En los párrafos anteriores hemos tratado de explicar el funcionamiento habitual de las lenguas. La observación de esta realidad contrasta con los aparentes conflictos lingüísticos que parecen darse en la España actual. El enfrentamiento entre las diferentes lenguas que coexisten en el mismo territorio supondría ir contra su propia naturaleza y su función primordial, que es la de la comunicación. A modo de conclusión y para apoyar esta idea, podemos extraer las siguientes consideraciones a partir de lo comentado hasta aquí:
Ha existido siempre una diversidad de lenguas, cada una de las cuales contiene a su vez distintos dialectos, hablas y otras modalidades, hasta llegar al idiolecto. Esta variedad lingüística es un reflejo, en especial en el vocabulario, de la variedad de situaciones en que las gentes y los pueblos han vivido a lo largo de su historia. La infinita variedad de lenguas y dialectos no produce un caos, pues la necesidad de comunicación y el carácter abierto del signo lingüístico lleva a un acercamiento entre ellas y a un enriquecimiento mutuo.

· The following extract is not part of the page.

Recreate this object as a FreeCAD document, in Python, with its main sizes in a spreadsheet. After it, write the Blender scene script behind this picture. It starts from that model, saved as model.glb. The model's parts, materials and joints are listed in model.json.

El aprendizaje de una primera lengua posibilita para el aprendizaje de otras, sin que por ello se elimine la primera. De esta manera se amplía la capacidad de comunicación. Ninguna lengua es superior a otra. Todas tienen la misma naturaleza, la misma función y la misma capacidad creadora. No hay lenguas ricas frente a otras pobres. Todas son ricas en las actividades a las que las gentes que las hablan se han dedicado. La lengua escrita es siempre posterior a la oral, y ésta sigue siendo la base nutricia de aquélla. Si esta comunicación se interrumpe se transforma en lengua muerta. La lengua en su manifestación literaria puede estar floreciente o no; la oral, en cambio, nunca está decadente, siempre está viva, pues está naciendo siempre en los hablantes. La lengua es un producto anónimo y colectivo en el que los hablantes son los protagonistas. De aquí proceden algunos de sus rasgos más característicos: el ritmo evolutivo lento que no se corresponde con otras realidades socioeconómicas; las lenguas no tienen patria –porque están abiertas a todas las patrias–, y la capacidad de evolucionar y organizarse solas. Por esto, las lenguas necesitan sólo la libertad que siempre tuvieron. El lenguaje es un instrumento para el avance y la clarificación del pensamiento: poner nombre a las cosas es, en cierto modo, dominarlas, poseerlas. Pero el lenguaje no tiene identidad, no supone una concepción del mundo propia de un pueblo o de una raza. El pensamiento crea el lenguaje, pero, una vez creado, lo moldea permanentemente en cada individuo y en cada grupo humano con arreglo a sus circunstancias. Esto es, precisamente, el origen de la diversidad de lenguas y de su permanente, aunque lenta, evolución.